_The request_. Gather up all lines that carry the word "record".

** begin Provided information **

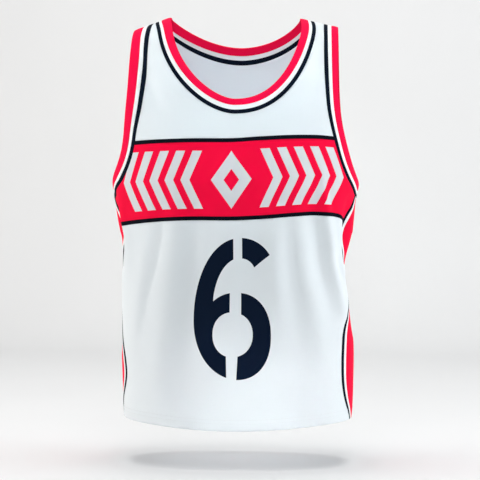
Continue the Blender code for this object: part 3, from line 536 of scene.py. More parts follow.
def inside(points, outline):
    x, y = points[:, 0][:, None], points[:, 1][:, None]
    x0, y0 = outline[:, 0][None], outline[:, 1][None]
    x1, y1 = np.roll(outline[:, 0], -1)[None], np.roll(outline[:, 1], -1)[None]
    with np.errstate(divide="ignore", invalid="ignore"):
        crosses = ((y0 > y) != (y1 > y)) & (x < (x1 - x0) * (y - y0) / (y1 - y0) + x0)
    return crosses.sum(axis=1) % 2 == 1


# ---------------------------------------------------------- finer relief
# Creases finer than the frame's folds. Each runs through three points of the
# cloth, given by the distance round the body and the height.
CREASES = (
    # sheet, s0, z0, s1, z1, s2, z2, height, half-width
    ("front", 0.150, -0.255, 0.158, -0.300, 0.172, -0.346, 0.0022, 0.0050),
    ("front", 0.162, -0.262, 0.170, -0.305, 0.186, -0.345, -0.0014, 0.0060),
    ("front", -0.116, -0.352, -0.127, -0.418, -0.149, -0.490, -0.0006, 0.0050),
    ("front", -0.040, -0.355, -0.046, -0.390, -0.050, -0.430, 0.0009, 0.0100),
    ("front", 0.103, -0.350, 0.119, -0.440, 0.134, -0.545, -0.0005, 0.0050),
    ("front", 0.158, -0.352, 0.177, -0.415, 0.195, -0.480, -0.0006, 0.0060),
    # the front cloth rolls over the side insert below the right armhole
    ("front", 0.196, -0.335, 0.2085, -0.3925, 0.236, -0.447, 0.0062, 0.0105),
    ("front", 0.231, -0.330, 0.2270, -0.3850, 0.256, -0.445, -0.0038, 0.0110),
    ("front", 0.2270, -0.425, 0.2265, -0.4600, 0.230, -0.512, 0.0036, 0.0105),
    ("front", -0.160, -0.030, -0.130, -0.110, -0.095, -0.190, -0.0012, 0.0090),
    ("front", 0.165, -0.040, 0.150, -0.110, 0.120, -0.180, -0.0010, 0.0090),
    ("back", 0.118, -0.360, 0.128, -0.430, 0.140, -0.520, -0.0014, 0.0075),
    ("back", -0.090, -0.340, -0.104, -0.420, -0.112, -0.500, -0.0012, 0.0070),
    ("back", -0.060, -0.200, -0.085, -0.260, -0.120, -0.310, 0.0012, 0.0085),
    ("back", 0.150, -0.270, 0.160, -0.310, 0.176, -0.355, -0.0016, 0.0060),
    ("back", -0.155, -0.265, -0.166, -0.305, -0.182, -0.350, -0.0015, 0.0060),
    ("back", 0.030, -0.560, 0.042, -0.610, 0.046, -0.665, 0.0010, 0.0085),
)


def crease_points(row):
    """Points along a crease's line, as (s, z)."""
    _, s0, z0, s1, z1, s2, z2, _, _ = row
    u = np.linspace(0.0, 1.0, 25)[:, None]
    a, b, c = np.array([s0, z0]), np.array([s1, z1]), np.array([s2, z2])
    return a * (1 - u) * (1 - 2 * u) + 4 * b * u * (1 - u) + c * u * (2 * u - 1)


def crease_height(sheet, q, z):
    total = np.zeros(np.shape(z))
    for row in CREASES:
        where, height, width = row[0], row[7], row[8]
        line = crease_points(row)
        low, high = line.min(axis=0) - 3 * width, line.max(axis=0) + 3 * width
        here = (sheet > 0) if where == "front" else (sheet < 0)
        pick = here & (q > low[0]) & (q < high[0]) & (z > low[1]) & (z < high[1])
        if not pick.any():
            continue
        p = np.stack([q[pick], z[pick]], axis=1)
        best, at = np.full(len(p), 9.0), np.zeros(len(p))
        for k in range(len(line) - 1):
            v = line[k + 1] - line[k]
            u = np.clip(((p - line[k]) @ v) / (v @ v), 0, 1)
            d = np.linalg.norm(p - line[k] - u[:, None] * v, axis=1)
            near = d < best
            best = np.where(near, d, best)
            at = np.where(near, (k + u) / (len(line) - 1), at)
        total[pick] += height * np.sin(math.pi * at) ** 0.7 * np.exp(-(best / width) ** 2)
    return total


RNG = np.random.default_rng(11)
_waves = [(RNG.uniform(-1, 1) * 75, RNG.uniform(-1, 1) * 34, RNG.uniform(0, 6.28), RNG.uniform(0.5, 1.0))
          for _ in range(22)]


def unrest(sheet, s, t):
    """Slow, shallow unevenness that no two places of the cloth share."""
    total = np.zeros(np.shape(t))
    for ks, kt, phase, weight in _waves:
        total = total + weight * np.sin(ks * s + kt * t + phase + 1.7 * np.asarray(sheet))
    return 0.00009 * total


_smooth_folds = fold_height


def fold_height(sheet, s, t):
    over = np.abs(s) > QUARTER
    here = np.where(over, -np.asarray(sheet, float), np.asarray(sheet, float)) * np.where(t < 0, -1.0, 1.0)
    side = np.where(s < 0, -1.0, 1.0)
    q = side * np.where(over, 2 * QUARTER - np.abs(s), np.abs(s))
    z = z_of(q, t)
    return _smooth_folds(sheet, s, t) + crease_height(here, q, z) + unrest(here, q, np.abs(t))


def drape_fine(sheet, s, t):
    """As drape(), with the direction square to the folded cloth."""
    sheet, s, t = np.broadcast_arrays(np.asarray(sheet, float), np.asarray(s, float), np.asarray(t, float))
    d = 0.0006
    pos, out = drape(sheet, s, t)
    ds = drape(sheet, s + d, t)[0] - drape(sheet, s - d, t)[0]
    dt = drape(sheet, s, t + d)[0] - drape(sheet, s, t - d)[0]
    true = -sheet[..., None] * np.cross(ds, dt)
    true /= np.linalg.norm(true, axis=-1, keepdims=True)
    return pos, true


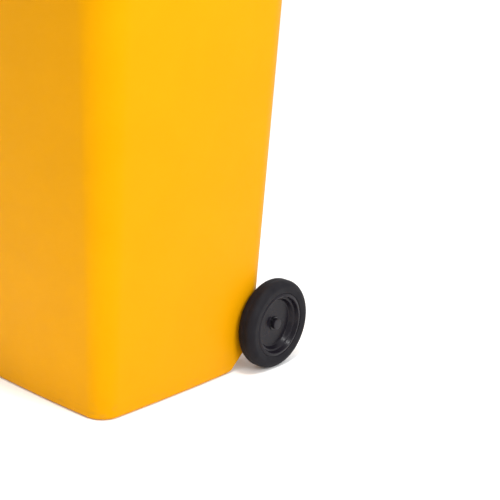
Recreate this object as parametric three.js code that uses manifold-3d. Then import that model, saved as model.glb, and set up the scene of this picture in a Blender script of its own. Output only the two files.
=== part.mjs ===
// A two-wheeled refuse bin of 240 litres: a tapered plastic tub with a comb-lift rim and rear grips,
// a domed lid hinged on two pins, and two 200 mm wheels on a steel axle at the foot of the rear wall.
// Millimetres. +X is the right-hand side seen from the front, +Y the rear, +Z up.
// The origin is on the ground, at the middle of the overall width and depth.
import * as THREE from "three";
import { mergeVertices } from "three/addons/utils/BufferGeometryUtils.js";
import Module from "manifold-3d";

// ---------------------------------------------------------------- driving dimensions
const overallWidth = 580;
const overallDepth = 732;
const overallHeight = 1070;
const wall = 4;
const gap = 0.3; // between pieces that touch
const sunk = 1; // how far a rib or an arm runs into the wall it is moulded to
const past = 20; // how far a cut runs past the face it opens
const across = 300; // beyond the sides of the bin

// tub: a bowed, round-cornered rectangle that widens upwards
const tub = {
  top: 1000,
  halfWidth: 216, // at the ground
  front: -259,
  rear: 208,
  sideTaper: 0.05, // outward growth for each millimetre of height
  frontTaper: 0.05,
  rearTaper: 0.02,
  footRadius: 46, // plan corner radius at the ground
  topRadius: 75,
  bow: 3.5, // how far the middle of each wall stands out
  footFillet: 8,
  floorHeight: 8,
};

// wheels and axle
const wheelRadius = 100;
const wheelWidth = 43;
const wheelOuterFace = 269.5; // from the middle plane of the bin
const axle = { y: 215.5, z: wheelRadius, radius: 10 };
const axleHoleRadius = axle.radius + gap;

// lower rear of the tub: a slope up from the foot, then a recess that the axle runs through
const slopeStart = 109;
const slopeRise = 0.89; // height gained for each millimetre to the rear
const recess = { y: 181, top: 150, exitY: 216, exitZ: 194 };

// rim
const lidPlay = 5.5; // the lid's skirt lies this far outside the rim's edge at the sides, wall included
const rim = {
  halfWidth: overallWidth / 2 - tub.bow - lidPlay,
  front: -343,
  rear: 248,
  radius: 92,
  flange: 5,
  skirt: 4,
  lowSide: 962, // lower edge at the sides and rear
  lowFront: 935, // lower edge of the comb-lift lip
  lipDepth: 60, // the lip keeps its full drop this far back from the front
  lipEnd: 95, // and has risen to the side's lower edge here
};
// Ribs under the flange. Each starts inside the tub's cavity, which trims it to the wall.
const comb = { pitch: 46, ribs: 10, thickness: 4, low: 939, root: -299 };
const sideRib = { places: [-190, -80, 30, 140], thickness: 4, low: 967, root: 255 };

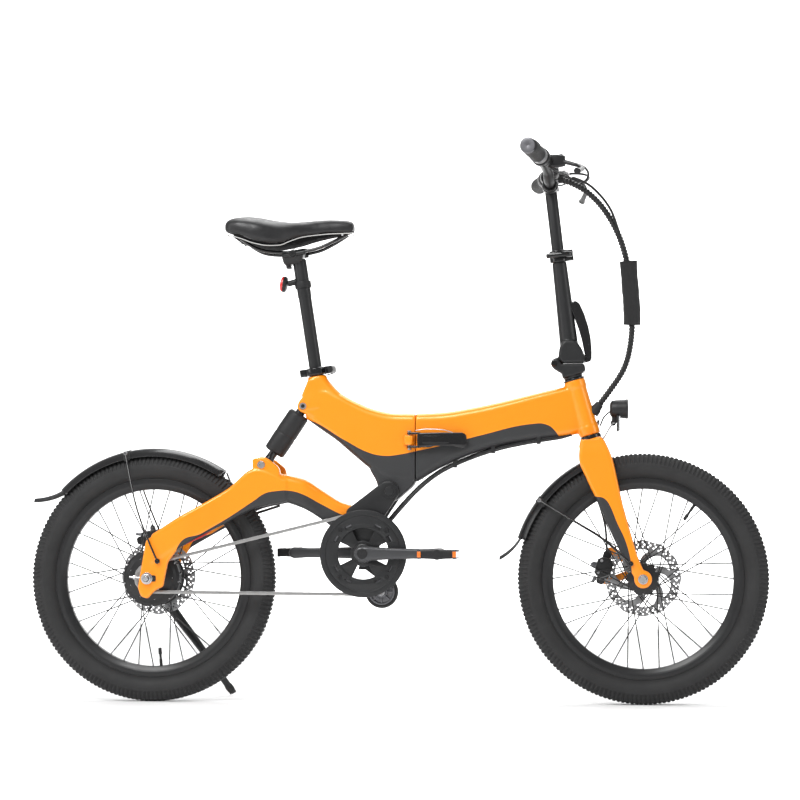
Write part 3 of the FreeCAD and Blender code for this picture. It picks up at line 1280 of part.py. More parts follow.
def make_harness():
    radius = D["harness_radius"].value
    spans = (("harness_upper", HARNESS[:3] + [(445, -10, 1020)]),
             ("harness_middle", [(445.5, -9.9, 1019.2)] + HARNESS[3:9] + [(469, 0, 681.5)]),
             ("harness_lower", [(468.5, 0, 680.7)] + HARNESS[9:]))
    for label, points in spans:
        feature(label, tube(points, radius, label))


def make_hoses():
    radius = D["hose_radius"].value
    feature("frame_cables", tube(
        [(356, -6, 543), (318, -8, 541), (262, -8, 530), (206, -8, 516), (150, -8, 494), (98, -8, 471),
         (62, -8, 447), (30, -16, 428), (8, -20, 408)], radius, "frame_cables"))
    feature("swingarm_hose", tube(
        [(-250, 24, 412), (-300, 30, 396), (-350, 36, 384), (-400, 44, 377), (-448, 47, 364), (-484, 46, 346)],
        radius, "swingarm_hose"))


# ---------------------------------------------------------------- build

def build():
    for name, axle in (("front", FRONT_AXLE), ("rear", REAR_AXLE)):
        make_tyre(name + "_tyre", axle)
        make_rim(name + "_rim", axle)
    make_spokes("front_spokes", FRONT_AXLE, 31, 23, -32, 62)
    make_spokes("rear_spokes", REAR_AXLE, 58, 27, -27, 22)
    make_rotor("front_rotor", FRONT_AXLE, D["front_rotor_offset"])
    make_rotor("rear_rotor", REAR_AXLE, D["rear_rotor_offset"])
    make_front_hub()
    make_motor()
    rear_axle = make_axles()
    make_chainring()
    make_freewheel()
    make_chain()
    make_crank_arm("crank_arm_right", -1)
    make_crank_arm("crank_arm_left", 1)
    make_pedal("pedal_right", -1)
    make_pedal("pedal_left", 1)
    make_bottom_bracket(make_caster())
    make_rear_frame()
    make_front_frame()
    make_frame_fittings()
    make_swingarm()
    group("swingarm_bolts", [rear_axle, make_shock()])
    make_caliper("rear_caliper", (-529.6, 50, 342.7), -10)
    make_caliper("front_caliper", (434, 41, 282), -75)
    make_mudguard("rear_mudguard", REAR_AXLE, 56, 84, [(-573, 29, 527), (-521, 82.5, 358), (-492, 83, 296)])
    make_mudguard("front_mudguard", FRONT_AXLE, 112, 60, [(300, 29, 424), (440, 66, 340), (490, 67, 292)])
    make_kickstand()
    make_fork(make_headlight())
    make_handlepost()
    make_post_latch()
    make_frame_latch()
    make_bar()
    make_controls()
    make_seat()
    make_harness()
    make_hoses()
    document.recompute()


def export():
    for item in document.Objects:
        if "Invalid" in item.State or "Error" in item.State:
            raise RuntimeError(f"{item.Name} failed: {item.State}")
    os.makedirs("parts", exist_ok=True)
    for item in finished:
        if item.Shape.isNull() or not item.Shape.isValid():
            raise RuntimeError(f"{item.Label} has no valid shape")
        item.Shape.exportStep(f"parts/{item.Label}.step")
    print(len(finished), "sub-parts")


build()
export()
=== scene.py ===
import json
import math

import bmesh
import bpy
import numpy as np
from mathutils import Matrix, Vector


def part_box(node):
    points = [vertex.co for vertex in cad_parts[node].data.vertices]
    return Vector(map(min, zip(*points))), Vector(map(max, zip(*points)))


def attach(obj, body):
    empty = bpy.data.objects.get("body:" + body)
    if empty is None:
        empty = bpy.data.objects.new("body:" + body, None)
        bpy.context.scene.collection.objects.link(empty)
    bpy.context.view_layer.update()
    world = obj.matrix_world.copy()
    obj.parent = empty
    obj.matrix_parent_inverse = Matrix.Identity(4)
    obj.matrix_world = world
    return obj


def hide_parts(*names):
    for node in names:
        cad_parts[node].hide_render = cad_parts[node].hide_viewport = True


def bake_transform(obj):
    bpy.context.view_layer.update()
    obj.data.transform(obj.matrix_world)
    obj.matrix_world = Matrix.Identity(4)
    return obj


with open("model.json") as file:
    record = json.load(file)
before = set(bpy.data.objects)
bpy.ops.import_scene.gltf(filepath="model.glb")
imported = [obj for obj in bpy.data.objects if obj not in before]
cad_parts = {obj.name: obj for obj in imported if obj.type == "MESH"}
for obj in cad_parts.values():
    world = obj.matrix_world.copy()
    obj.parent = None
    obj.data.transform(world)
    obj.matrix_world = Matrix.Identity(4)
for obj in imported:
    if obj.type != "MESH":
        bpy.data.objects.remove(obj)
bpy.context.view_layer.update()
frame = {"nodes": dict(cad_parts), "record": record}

# Folding electric bicycle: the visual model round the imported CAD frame.
# X forward, Y to the rider's left, Z up. Shapes below are in millimetres and become metres in scaled_object().

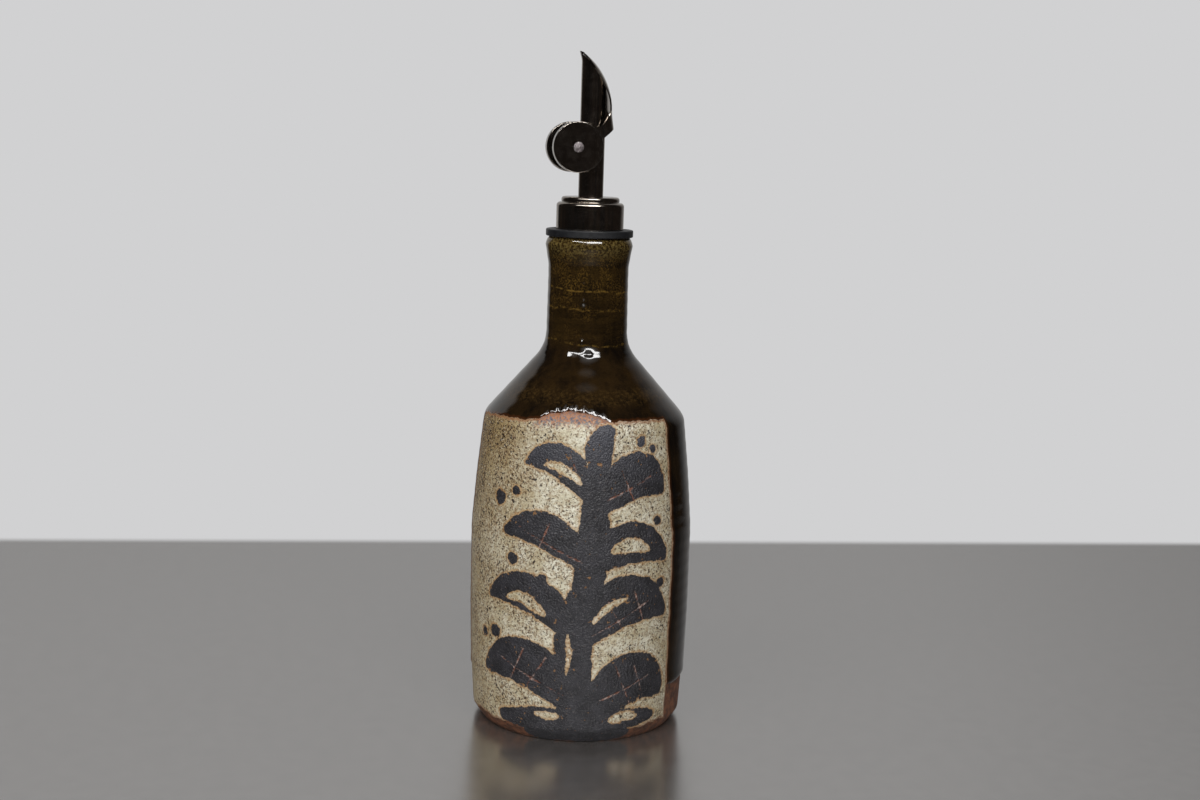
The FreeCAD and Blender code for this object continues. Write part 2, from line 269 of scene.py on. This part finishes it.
# The glaze bead along the arch wanders and swells, and a thin roll rides on its outer side.
bead_drift = 0.35 * np.sin(across * 1.7) + 0.25 * np.sin(across * 3.9 + 1) + 0.15 * np.sin(across * 7.3)
bead_height = 0.66 + 0.10 * np.sin(across * 2.6 + 2) + 0.08 * np.sin(across * 5.9)
bead = bead_height * np.exp(-((panel_mm + 1.7 + bead_drift) / 1.5) ** 2)
second_drift = 0.5 * np.sin(across * 1.3 + 2) + 0.2 * np.sin(across * 4.1)
bead += 0.16 * np.exp(-((panel_mm + 2.3 + second_drift) / 0.55) ** 2)
bead_span = np.clip(1 - np.abs(from_arch - 1) / ARCH_HALF_SPAN, 0, 1) ** 0.3
relief += bead * bead_span * (height > 90)

# Drops of glaze that set on the neck: (degrees round, height, width, length, rise). The last is
# a dimple.
neck_drops = [
    (-17, 148.2, 0.5, 0.6, 0.26), (-17, 141.3, 0.8, 1.0, 0.55), (-17.5, 128.4, 0.7, 0.8, 0.45),
    (-7.5, 124.8, 1.3, 1.0, 0.34), (-23, 124.6, 1.5, 1.6, -0.2),
]
degrees_round = np.degrees(turn)
for drop_turn, drop_height, width, length, rise in neck_drops:
    aside = np.radians(degrees_round - drop_turn) * radius
    relief += rise * np.exp(-(aside / width) ** 2 - ((height - drop_height) / length) ** 2)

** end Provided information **

_Exercise result_.
    record = json.load(file)
frame = {"nodes": dict(cad_parts), "record": record}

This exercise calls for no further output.